Even though the boy's just basically insulted him (and part of his brain is protesting well, of course I look like I need a drink, you've just run me down with your bike, you cunt), Tim still finds himself following him. Limping just a bit, because surprise surprise, his knee fucking hurts.
Tim's wearing too many layers for the weather, as usual, so he's happy to get out of the sun for a bit, even if it does take him a while to adjust to how small and dark the pub is. He's not quite sure what to expect as he follows the boy down a few steps, watching him dip his head slightly under the doorframe, and squeeze past a couple of thick-set rugby boys at the bar until the two of them reach an unoccupied table in the far corner. Tim takes a seat, runs a hand through his hair with a touch of anxiety over how long it's been since he last checked a mirror, and looks up as the boy slips his hat off and sets it down lightly on the table between them. He's got soft-looking, messed-up hair that's brown like his eyes, Tim notes, with an interest that's surely just natural, and then he wonders why the boy's looking back at him so strangely.
"Er, what?" asks Tim.
"I said, what d'you want a pint of?"
"Oh - er, actually, I'll have..." Tim racks his brains. He'd really like a whiskey, a double at that.

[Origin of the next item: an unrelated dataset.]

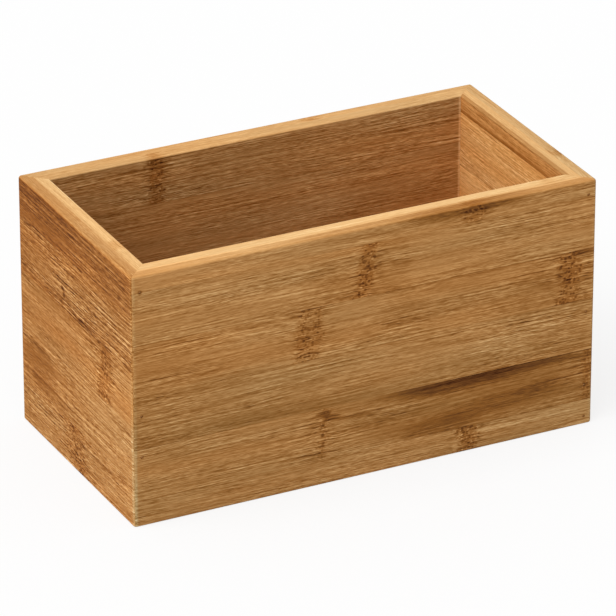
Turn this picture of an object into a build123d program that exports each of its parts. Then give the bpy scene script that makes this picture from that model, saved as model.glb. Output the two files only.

How impolite would it be to ask for something that's bound to cost more than what's being offered? On the other hand, Tim's had a rough morning that's now culminated in him narrowly avoiding death in a traffic accident at the hands of some undergraduate nut-job who's clearly got more money than sense. He's probably still in shock. No, Tim's entitled to a whiskey. If not two.
I'm all for leaping in with no backstory but you have to include the precipitating event: the bike wreck ...at least I assume it's a bike/pedestrian collision.
Because there was only a first page, instead of a hook, I'm not sure what this novel is about, or even what kind of plot to expect. I'd read five pages, but there are some problems here from being so inside the main character's head that we don't see much else, and he appears to have his head up his (cigarette) butt. I like that energy but it's not the only thing required to make a novel work.